You need comfort with addition and subtraction, but the core skill is logical classification. You’ll decide whether something is an asset, a liability, revenue, or an expense, then apply the debit and credit pattern consistently. When you follow the process, the numbers take care of themselves.
Is the course hard for beginners?
The first week can feel unfamiliar because the vocabulary is new. After you learn the accounting equation and the chart of accounts structure, each assignment feels like a repeatable puzzle. Consistent practice matters more than speed.
What’s the difference between bookkeeping and accounting?
Bookkeeping focuses on recording transactions in the general journal and posting to the ledger. Accounting uses that organized information to prepare financial statements, evaluate results, and guide business decisions. Both matter, but they aim at different outcomes.
What financial statements will you learn?
You’ll learn the income statement, balance sheet and cash flow statement, then how they connect through net income, equity changes and cash flow timing. You’ll also learn how basic financial statements support comparisons across accounting periods.
How does the course help with college readiness?
College work rewards students who can track details across steps and explain their reasoning.
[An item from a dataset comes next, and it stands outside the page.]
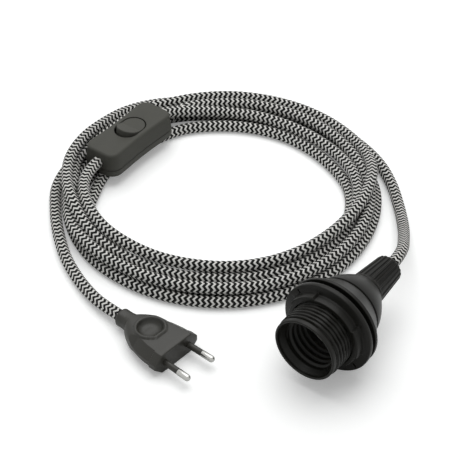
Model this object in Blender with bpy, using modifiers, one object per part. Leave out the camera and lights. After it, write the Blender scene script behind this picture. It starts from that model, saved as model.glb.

Accounting I strengthens that habit through journal entries, ledgers and structured checks. Those same skills support research papers, lab reports and project management.
Should you take the next course after this?
Yes. Accounting II assumes you can record business transactions, understand accounts receivable and accounts payable and complete the accounting cycle. When you master these fundamentals first, the next course becomes a deeper application rather than a restart.
Accounting I is a practical way to build money confidence while sharpening organization and structured thinking. When you can record transactions cleanly, interpret an income statement and understand cash flow, you gain tools you can use in school, work and personal planning. If you’re deciding what to take next, Accounting I fits naturally beside math courses because it applies numbers to real decisions you will face.